Responses to violence
So, when faced by violence of different kinds how do the women in these different groups respond? Once again there are significant differences in terms of the choices women had and the things they feel compelled to accept depend on their social context.
Those employed in large corporate organisations had recourse to sexual harassment enquiry committees set up to comply with legislation. The interviews with employers and employees revealed some contrasting examples of how men harass women in the workplace and instances of women misusing the law.
The entrepreneurs and professional women earning a reasonable salary viewed leaving an abusive situation as an option, and there were some examples of this. It is clearly never easy, and threats can arise from other family members. Conversely family can help greatly, and in one example a woman who divorced her husband was encouraged by her parents to get more training and another degree and this led to her to opening a successful restaurant.

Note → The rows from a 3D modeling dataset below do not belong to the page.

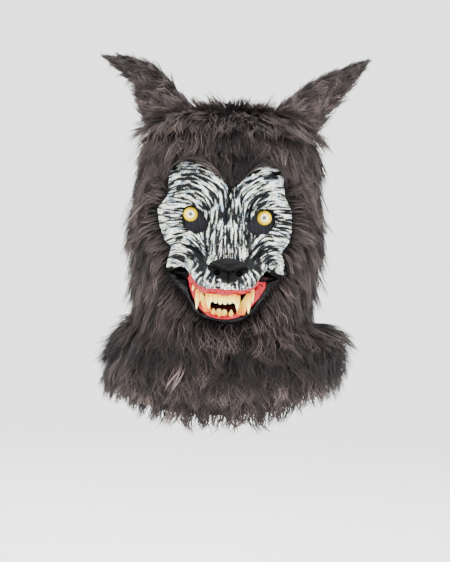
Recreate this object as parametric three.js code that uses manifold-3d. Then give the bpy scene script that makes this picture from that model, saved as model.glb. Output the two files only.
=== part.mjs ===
// A werewolf mask: a long-pile fur hood with a shoulder cape, two fur ears and a moulded wolf face.
// Millimetres, +Z up. The front is -Y. The origin is the inside of the crown, where it sits on a head.

import * as THREE from 'three';
import { mergeVertices } from 'three/addons/utils/BufferGeometryUtils.js';
import Module from 'manifold-3d';

const wasm = await Module();
wasm.setup();

// Clearances and walls
const GAP = 0.3; // between pieces that seat on each other
const CLOTH = 2.5; // fur cloth backing
const SHELL = 2; // moulded face
const GAUZE = 1; // sight gauze
const LINER = 2; // mouth liner

// Hood
const HOOD_HEIGHT = 252; // outside of the crown to the neck seam
const HOOD_WIDTH = 222;
const HOOD_FRONT = 122; // crown axis to the forehead
const HOOD_BACK = 116; // crown axis to the back of the head
const HOOD_SQUARENESS = 2.4; // power of the plan's superellipse
const HOOD_PILE = 15; // depth of fur
const BEARD_REACH = 14; // further depth of fur under the jaw
const BEARD_DROP = 16; // how far the beard overhangs the neck seam

// Cape
const CAPE_DROP = 112; // neck seam to the front hem of the backing
const CAPE_WIDTH = 272;
const CAPE_FRONT = 116;
const CAPE_BACK = 118;
const CAPE_PILE = 13;
const CAPE_FRINGE = 12; // fur hanging below the hem

// Ears
const EAR_LENGTH = 122;
const EAR_REACH = { left: 0.9, right: 1 }; // each ear's own length as a share
const EAR_WIDTH = 54;
const EAR_THICKNESS = 30;
const EAR_SPREAD = 74; // crown axis to the middle of the root
const EAR_ROOT_SINK = 7; // middle of the root below the crown, before it is trimmed to the hood

// Face
const FACE_WIDTH = 164;
const FACE_HEIGHT = 156; // brow lobes to the upper lip
const JAW_ABOVE_SEAM = 0.5; // underside of the jaw lip to the neck seam
const FACE_MIDDLE = -1; // sideways place of the face's middle line
const SNOUT_REACH = 68;
const SNOUT_WIDTH = 78; // at the lip
const BROW_RELIEF = 13;
const CHEEK_RELIEF = 12;
const FURROW_DEPTH = 7;
const FLANGE = 7; // hood cloth that laps behind the face's rim

// Nose, eyes
const NOSE_WIDTH = 46;
const NOSE_HEIGHT = 30;
const NOSE_DEPTH = 15;
const EYE_DIAMETER = 19;
const EYE_RISE = 6;
const PUPIL_DIAMETER = 5.5;
const PUPIL_RISE = 1;

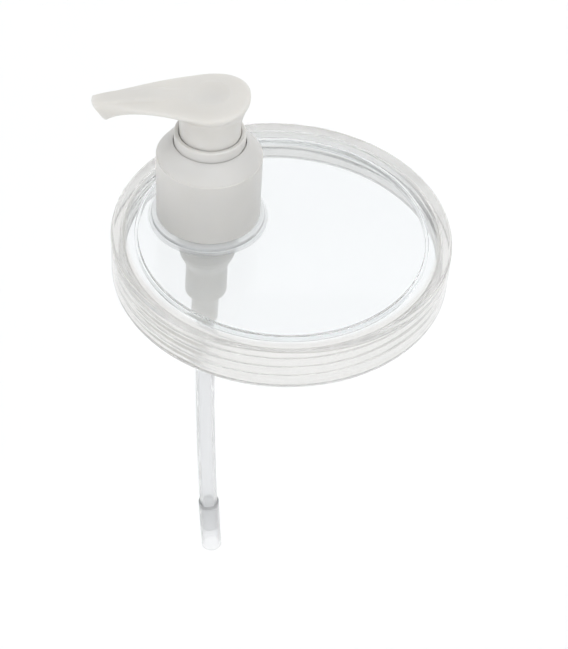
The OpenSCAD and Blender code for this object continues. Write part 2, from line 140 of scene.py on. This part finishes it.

For women in the lower economic category employment opportunities are very limited, as most have very little education ranging from completely illiterate to up to class 10 at most. The meagre sum earned (as either supplemental income or as the sole bread winner) was not enough to help them leave a situation that was abusive or violent and when and if they did, they did so without depending on economic security. A couple of women interviewed left their abusive husbands and/or in-laws without having the economic means to be independent – they ended up going back to their parents’ houses and becoming HBWs. However many parents tell their daughters not to come back ‘unless it’s your dead body’! They have to make the marriage work, or it’s a seen as a shame on the family.
Despite their different Pashtun and Punjabi ethnic backgrounds most of the HBWs in the communities the teams visited managed to provide some support to each other and amidst the difficult circumstances there was a lot of teasing and humour evident alongside the tears and suffering.